Fortunately, quality, unhydrogenated lard is starting to make it’s way back to the shelves of many health food stores. For instance, here in Colorado I can find it at Sprouts, Natural Grocers, and Whole Foods. This lard is from pasture-raised pigs eating their natural diet and will be the highest quality lard you can find. I highly recommend it. Usually it lives on the shelf near the olive oil and other cooking oils. If you have a quality meat market in your area, that’s a good bet as well. I’ve also had luck at Spanish markets and mercados. Or contact local farmers and farmers markets!
How do I choose the best lard?
Like I said above, the quality of lard available in the United States varies wildly. Typically, your best lard will be that purchased from either a local farmer, or from a health food store. But wherever you get yours, here are a few things to look out for:
- The word “hydrogenated” is not anywhere on the label.
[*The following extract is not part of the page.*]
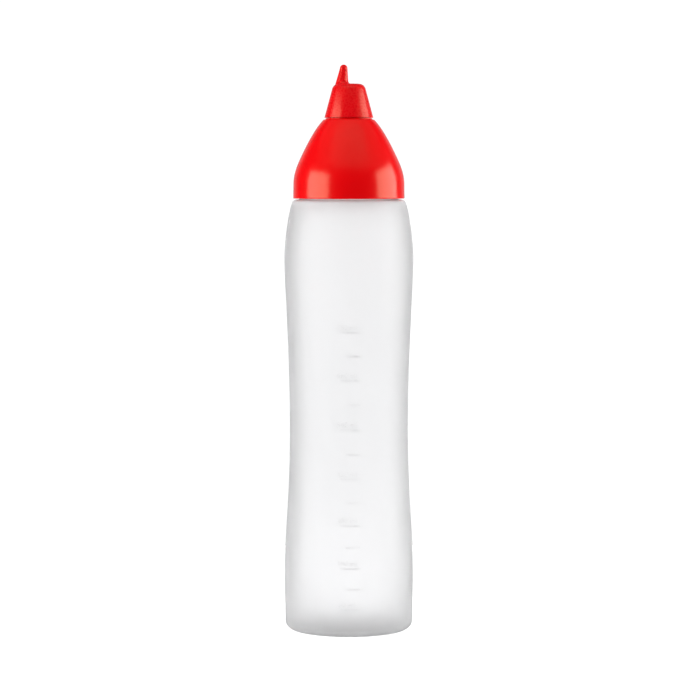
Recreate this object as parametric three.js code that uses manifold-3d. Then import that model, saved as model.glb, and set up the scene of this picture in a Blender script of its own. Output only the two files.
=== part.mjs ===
// A sauce squeeze bottle: a waisted translucent bottle, a domed screw cap over its neck,
// and a small tip cap with a leaning pull on the crown of the dome.
// Sizes are in millimetres. Z is up, the origin is the centre of the base, and the front faces -Y.

import * as THREE from 'three';
import { mergeVertices } from 'three/addons/utils/BufferGeometryUtils.js';
import Module from 'manifold-3d';

// Finishes
const MILKY_WHITE = 0xefeff0;
const SIGNAL_RED = 0xe01019;
const TIP_RED = 0xe8141d;

// How finely round shapes are stepped: the outside of a wall is finer than its inside
const BODY_SEGMENTS = 56;
const TIP_SEGMENTS = 40;
const PULL_SEGMENTS = 24;
const OUTSIDE = { bodyStep: 12, domeStep: 3.5, cornerSteps: 5, dishSteps: 4 };
const INSIDE = { bodyStep: 24, domeStep: 7, cornerSteps: 3, dishSteps: 2 };

// Stations of an outline: a radius at a height. The lean is the slope inwards from upright, in
// degrees, and the outline keeps that direction over the reach below and above the station.
const BOTTLE_WALL = 1.2;
const PUSH_UP_HEIGHT = 2.4;
const STAND_RING_INNER_RADIUS = 27;
const BASE_CORNER_RADIUS = 5.8;
const BASE_TOP = { radius: 39.6, height: BASE_CORNER_RADIUS, lean: 0, above: 10 };
const LOWER_BULGE = { radius: 40, height: 36, lean: 0, below: 10, above: 22 };
const WAIST = { radius: 36.6, height: 124, lean: 0, below: 40, above: 52 };
const UPPER_BULGE = { radius: 39.85, height: 231, lean: 0, below: 18, above: 7 };
const SHOULDER = { lean: 20, below: 8, cornerRadius: 3.2, flatRadius: 32.2, top: 266.9 };
const NECK = { radius: 30.5, top: 283 };

// Dome cap
const CAP_WALL = 1.8;
const CAP_RIM = { radius: 34.4, height: 267.6, lean: 0, above: 2.5 };
const CAP_SKIRT_TOP = { radius: 34.3, height: 276, lean: 0, below: 2.5, above: 6 };
const CAP_KNEE = { radius: 30, height: 292.3, lean: 25, below: 6, above: 8 };
const CAP_CROWN = { radius: 15.6, height: 316.2, lean: 45, below: 8 };
const COLLAR = { radius: 14.4, height: 317 };
const SPIGOT = { radius: 11.5, height: 323 };
const OUTLET_RADIUS = 8;

// Tip cap, standing just above the collar
const REST_GAP = 0.3;
const SOCKET_GAP = 0.4;
const TIP_WALL = 1.6;
const TIP_BOTTOM = { radius: 15.1, height: COLLAR.height + REST_GAP };
const TIP_TOP_HEIGHT = 338.2;
const TIP_TAPER = 0.268;
const TIP_CORNER_RADIUS = 4.2;
const TIP_SOCKET = { radius: SPIGOT.radius + SOCKET_GAP, height: SPIGOT.height + SOCKET_GAP };

// Pull on the tip cap, leaning from its root towards its tip
const PULL_ROOT = { x: -4.3, radius: 4, height: TIP_TOP_HEIGHT };
const PULL_TIP = { x: -3.2, radius: 2.35, height: 347.65 };
const PULL_FILLET_RADIUS = 1.8;
const PULL_FILLET_STEPS = 4;
const PULL_END_ANGLES = [25, 50, 70];
const PULL_SINK = 1.2;

const SAME_PLACE = 1e-4;
const { degToRad } = THREE.MathUtils;
const point = (radius, height) => new THREE.Vector2(radius, height);

// A smooth run of outline between two stations, in steps of about the given length.
function runBetween(lower, upper, stepLength) {
  const along = ({ lean }) => point(-Math.sin(degToRad(lean)), Math.cos(degToRad(lean)));
  const start = point(lower.radius, lower.height);
  const end = point(upper.radius, upper.height);
  const leaving = start.clone().addScaledVector(along(lower), lower.above);
  const arriving = end.clone().addScaledVector(along(upper), -upper.below);
  const steps = Math.max(2, Math.round(start.distanceTo(end) / stepLength));
  return new THREE.CubicBezierCurve(start, leaving, arriving, end).getPoints(steps);
}

// A round corner of an outline, between two angles measured up from level.
function roundCorner(centreRadius, centreHeight, radius, fromAngle, toAngle, steps) {
  const arc = new THREE.EllipseCurve(centreRadius, centreHeight, radius, radius, fromAngle, toAngle);
  return arc.getPoints(steps);
}

// One outline from several runs, without the doubled points where they meet.
function joined(...runs) {
  return runs.flat().filter((here, i, all) => i === 0 || here.distanceTo(all[i - 1]) > SAME_PLACE);
}

// The same outline moved towards the inside of the wall. The outline runs with its inside on
// the left, and an end on the axis stays on the axis.
function movedInwards(outline, wall) {
  const inward = (from, to) => {
    const edge = to.clone().sub(from).normalize();
    return point(-edge.y, edge.x);
  };
  const last = outline.length - 1;
  return outline.map((here, i) => {
    const before = inward(outline[Math.max(i - 1, 0)], outline[Math.max(i, 1)]);
    const after = inward(outline[Math.min(i, last - 1)], outline[Math.min(i + 1, last)]);
    const middle = before.clone().add(after).normalize();
    const moved = here.clone().addScaledVector(middle, wall / middle.dot(before));
    if (here.x === 0) moved.x = 0;
    return moved;
  });
}

// A closed round solid from a profile of radius and height.
function turned(profile, segments) {
  const geometry = new THREE.LatheGeometry(profile, segments).rotateX(Math.PI / 2);
  geometry.deleteAttribute('normal');
  geometry.deleteAttribute('uv');
  return mergeVertices(geometry, SAME_PLACE);
}

// The raised middle of the base, which falls to the ring that the bottle stands on.
function pushUp(steps) {
  const points = [];
  for (let i = 0; i <= steps; i += 1) {
    const share = i / steps;
    points.push(point(STAND_RING_INNER_RADIUS * share, PUSH_UP_HEIGHT * (1 - share ** 2)));
  }
  return points;
}

// Outline of the bottle from the middle of its base up to the foot of the neck.
function bottleOutline({ bodyStep, cornerSteps, dishSteps }) {
  const baseCentreRadius = BASE_TOP.radius - BASE_CORNER_RADIUS;
  const baseCorner = roundCorner(
    baseCentreRadius, BASE_CORNER_RADIUS, BASE_CORNER_RADIUS, -Math.PI / 2, 0, cornerSteps,
  );
  const { cornerRadius, flatRadius, top } = SHOULDER;
  const shoulderCorner = roundCorner(
    flatRadius, top - cornerRadius, cornerRadius, degToRad(SHOULDER.lean), Math.PI / 2, cornerSteps,
  );
  const [cornerStart] = shoulderCorner;
  const shoulder = { ...SHOULDER, radius: cornerStart.x, height: cornerStart.y };
  return joined(
    pushUp(dishSteps),
    baseCorner,
    runBetween(BASE_TOP, LOWER_BULGE, bodyStep),
    runBetween(LOWER_BULGE, WAIST, bodyStep),
    runBetween(WAIST, UPPER_BULGE, bodyStep),
    runBetween(UPPER_BULGE, shoulder, bodyStep / 2),
    shoulderCorner,
  );
}

function makeBottle() {
  const inside = movedInwards(bottleOutline(INSIDE), BOTTLE_WALL);
  const neckBore = NECK.radius - BOTTLE_WALL;
  const neck = [
    point(NECK.radius, SHOULDER.top),
    point(NECK.radius, NECK.top),
    point(neckBore, NECK.top),
    point(neckBore, SHOULDER.top - BOTTLE_WALL),
  ];
  return turned(joined(bottleOutline(OUTSIDE), neck, inside.reverse()), BODY_SEGMENTS);
}

// Outline of the dome from its rim up to its crown.
function domeOutline({ domeStep }) {
  return joined(
    runBetween(CAP_RIM, CAP_SKIRT_TOP, domeStep),
    runBetween(CAP_SKIRT_TOP, CAP_KNEE, domeStep),
    runBetween(CAP_KNEE, CAP_CROWN, domeStep),
  );
}

function makeDomeCap() {
  const inside = movedInwards(domeOutline(INSIDE), CAP_WALL);
  inside[0].y = CAP_RIM.height;
  const ceiling = inside[inside.length - 1].y;
  const crown = [
    point(COLLAR.radius, CAP_CROWN.height),
    point(COLLAR.radius, COLLAR.height),
    point(SPIGOT.radius, COLLAR.height),
    point(SPIGOT.radius, SPIGOT.height),
    point(OUTLET_RADIUS, SPIGOT.height),
    point(OUTLET_RADIUS, ceiling),
  ];
  const rim = point(CAP_RIM.radius, CAP_RIM.height);
  return turned(joined(domeOutline(OUTSIDE), crown, inside.reverse(), [rim]), BODY_SEGMENTS);
}

// Radius of the tip cap's side at a height.
function tipRadius(height) {
  return TIP_BOTTOM.radius - TIP_TAPER * (height - TIP_BOTTOM.height);
}

function makeTipShell() {
  const taperAngle = Math.atan(TIP_TAPER);
  const cornerHeight = TIP_TOP_HEIGHT - TIP_CORNER_RADIUS;
  const cornerCentre = tipRadius(cornerHeight) - TIP_CORNER_RADIUS / Math.cos(taperAngle);
  const topCorner = (radius, steps) => roundCorner(
    cornerCentre, cornerHeight, radius, taperAngle, Math.PI / 2, steps,
  );
  const mouth = point(TIP_SOCKET.radius, TIP_BOTTOM.height);
  return turned([
    mouth,
    point(TIP_BOTTOM.radius, TIP_BOTTOM.height),
    ...topCorner(TIP_CORNER_RADIUS, OUTSIDE.cornerSteps),
    point(0, TIP_TOP_HEIGHT),
    point(0, TIP_TOP_HEIGHT - TIP_WALL),
    ...topCorner(TIP_CORNER_RADIUS - TIP_WALL, INSIDE.cornerSteps).reverse(),
    point(TIP_SOCKET.radius, TIP_SOCKET.height),
    mouth,
  ], TIP_SEGMENTS);
}

// The rings of the pull, from its sunk foot to the last one under its round end. The fillet
// swells each ring towards +X only, so the outer side stays one straight line.
function pullRings() {
  const length = PULL_TIP.height - PULL_ROOT.height;
  const slope = (PULL_TIP.radius - PULL_ROOT.radius) / length;
  const shift = (PULL_TIP.x - PULL_ROOT.x) / length;
  const ringAt = (rise) => {
    const left = Math.min(Math.max(1 - rise / PULL_FILLET_RADIUS, 0), 1);
    const swell = PULL_FILLET_RADIUS * (1 - Math.sqrt(1 - left ** 2)) / 2;
    return {
      x: PULL_ROOT.x + shift * rise + swell,
      radius: PULL_ROOT.radius + slope * rise + swell,
      height: PULL_ROOT.height + rise,
    };
  };
  const rises = [-PULL_SINK];
  for (let i = 0; i <= PULL_FILLET_STEPS; i += 1) {
    rises.push(PULL_FILLET_RADIUS * (i / PULL_FILLET_STEPS) ** 2);
  }
  rises.push(length);
  const roundEnd = PULL_END_ANGLES.map(degToRad).map((angle) => ({
    x: PULL_TIP.x,
    radius: PULL_TIP.radius * Math.cos(angle),
    height: PULL_TIP.height + PULL_TIP.radius * Math.sin(angle),
  }));
  return [...rises.map(ringAt), ...roundEnd];
}

// A closed solid through a stack of level rings, with a point above the last ring.
function makePull() {
  const rings = pullRings();
  const vertices = [];
  const faces = [];
  for (const ring of rings) {
    for (let i = 0; i < PULL_SEGMENTS; i += 1) {
      const turn = 2 * Math.PI * i / PULL_SEGMENTS;
      vertices.push(ring.x + ring.radius * Math.cos(turn), ring.radius * Math.sin(turn), ring.height);
    }
  }
  const foot = vertices.length / 3;
  vertices.push(rings[0].x, 0, rings[0].height);
  vertices.push(PULL_TIP.x, 0, PULL_TIP.height + PULL_TIP.radius);
  const lastRing = (rings.length - 1) * PULL_SEGMENTS;
  for (let i = 0; i < PULL_SEGMENTS; i += 1) {
    const next = (i + 1) % PULL_SEGMENTS;
    faces.push(foot, next, i);
    faces.push(foot + 1, lastRing + i, lastRing + next);
    for (let row = 0; row < lastRing; row += PULL_SEGMENTS) {
      faces.push(row + i, row + next, row + PULL_SEGMENTS + next);
      faces.push(row + i, row + PULL_SEGMENTS + next, row + PULL_SEGMENTS + i);
    }
  }
  const geometry = new THREE.BufferGeometry();
  geometry.setAttribute('position', new THREE.Float32BufferAttribute(vertices, 3));
  geometry.setIndex(faces);
  return geometry;
}

const wasm = await Module();
wasm.setup();

function toSolid(geometry) {
  return new wasm.Manifold(new wasm.Mesh({
    numProp: 3,
    vertProperties: new Float32Array(geometry.attributes.position.array),
    triVerts: new Uint32Array(geometry.index.array),
  }));
}

function fromSolid(solid) {
  const mesh = solid.getMesh();
  const geometry = new THREE.BufferGeometry();
  geometry.setAttribute('position', new THREE.Float32BufferAttribute(mesh.vertProperties, 3));
  geometry.setIndex(new THREE.BufferAttribute(mesh.triVerts, 1));
  return geometry;
}

function makeTipCap() {
  return fromSolid(toSolid(makeTipShell()).add(toSolid(makePull())));
}

function piece(name, geometry, finish) {
  geometry.computeVertexNormals();
  const mesh = new THREE.Mesh(geometry, new THREE.MeshStandardMaterial(finish));
  mesh.name = name;
  return mesh;
}

const squeezeBottle = new THREE.Group();
squeezeBottle.name = 'squeeze_bottle';
squeezeBottle.add(
  piece('bottle', makeBottle(), { color: MILKY_WHITE, roughness: 0.5, metalness: 0 }),
  piece('dome_cap', makeDomeCap(), { color: SIGNAL_RED, roughness: 0.35, metalness: 0 }),
  piece('tip_cap', makeTipCap(), { color: TIP_RED, roughness: 0.38, metalness: 0 }),
);

export default squeezeBottle;
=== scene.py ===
"""Looks of a tall squeeze bottle for sauces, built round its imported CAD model.

The bottle stands on the origin with +Z up and its graduated front towards -Y. Sizes in the
classes are millimetres. Only the floor, lights and camera are placed in metres, as every mesh is.
"""

import logging
import math
from contextlib import contextmanager
from dataclasses import dataclass
from enum import Enum
from itertools import pairwise
from typing import Iterator

import bpy
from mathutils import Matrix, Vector
from mathutils.geometry import interpolate_bezier


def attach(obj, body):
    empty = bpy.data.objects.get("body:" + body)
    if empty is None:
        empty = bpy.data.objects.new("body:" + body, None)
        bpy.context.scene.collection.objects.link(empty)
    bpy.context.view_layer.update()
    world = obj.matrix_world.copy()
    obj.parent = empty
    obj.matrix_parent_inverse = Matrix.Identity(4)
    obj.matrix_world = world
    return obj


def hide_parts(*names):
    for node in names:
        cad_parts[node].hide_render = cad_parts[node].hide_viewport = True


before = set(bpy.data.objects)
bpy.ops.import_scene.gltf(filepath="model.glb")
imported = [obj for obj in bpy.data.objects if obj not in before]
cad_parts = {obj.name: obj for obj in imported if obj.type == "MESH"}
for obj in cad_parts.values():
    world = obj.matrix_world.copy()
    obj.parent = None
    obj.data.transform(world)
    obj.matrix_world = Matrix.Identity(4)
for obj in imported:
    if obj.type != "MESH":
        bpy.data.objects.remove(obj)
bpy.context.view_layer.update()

log = logging.getLogger("squeeze_bottle")

MM = 0.001
CUBIC_MM_PER_ML = 1000
BODY = "root"

# Points of an outline closer than this are one point, in millimetres
SAME_POINT = 1e-4
# A point nearer to the axis than this is on it, in millimetres
ON_AXIS = 1e-6
# A curved run of outline has at least this many points
FEWEST_POINTS = 3

# Vertices closer than this are welded, in millimetres
WELD = 0.01
FINE_WELD = 0.001
# Faces across each rounded edge
ROUNDING_STEPS = 3

# Nearly all of a noise pattern lies in this range
PATTERN_RANGE = (0.3, 0.7)
WHITE = (1.0, 1.0, 1.0, 1.0)
# Watts for each square metre of a lamp that shines with a radiance of one
WATTS_PER_RADIANCE = 4.0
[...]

While lard that is hydrogenated will last on the shelf longer, it will also be loaded with bad-for-you trans fats
- The color is white or light yellow, but not brown.
- No other ingredients except “pork fat”
- Phrases that indicate that the pigs lived natural lives- free from factory farms- such as “pasture-raised”, “pastured”, “Certified Humane”, “no hormones or antibiotics” and, to a lesser degree, “organic”. Pigs (and all animals!) raised the way they were supposed to live create meat and fat that is healthier for you and better tasting.